Since this paper was submitted some other relevant papers have been published, see, for example, [14], [15], [16], [17], [18], [19]. In [14], Kwong and Wong studied the second order multi-point BVPs with a nonhomogeneous BC at the right endpoint. For the nonsingular case, the existence results of positive solutions were shown by using Shooting Methods. Liu [15] has used the five functionals fixed point theorem to establish results of at least three positive solutions for nonhomogeneous multi-point BVPs of second order differential equations with the one-dimensional $p$-Laplacian.

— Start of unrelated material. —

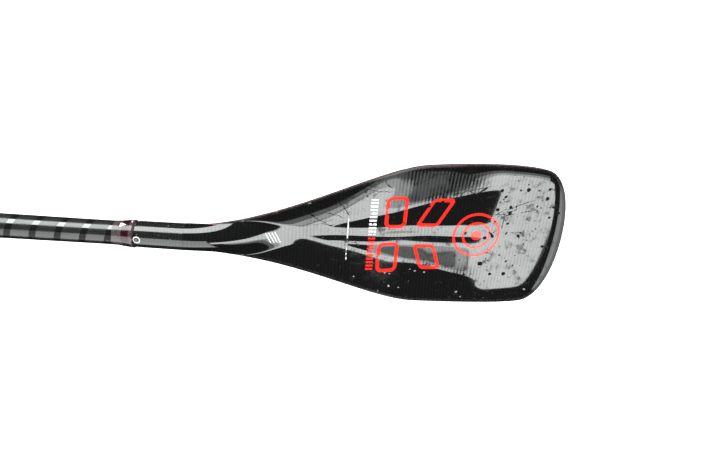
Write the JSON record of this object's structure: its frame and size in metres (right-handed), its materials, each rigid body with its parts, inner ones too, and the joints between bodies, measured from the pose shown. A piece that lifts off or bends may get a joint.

In [16], by employing the Krasnosel’skii–Guo fixed point theorem and Schauder’s fixed point theorem, Sun studied the existence and nonexistence of positive solutions to the third order three-point nonhomogeneous BVP. The higher order multi-point BVPs with nonhomogeneous BCs were considered in [17], [18]. The $2n$th order BVP was studied by Kong and Kong [17] who showed the existence, nonexistence and multiplicity of positive solutions by using the fixed point index theory, the Schauder fixed point theorem, and the lower and upper solutions method. In [18], criteria for the existence of positive solutions of $n$th order BVPs are established via the Krein–Rutman theorem and fixed point index theory. The existence of multiple positive solutions for more general nonlocal BVPs of arbitrary order was studied by Webb and Infante in [19], and nonhomogeneous nonlocal BVPs also have been studied.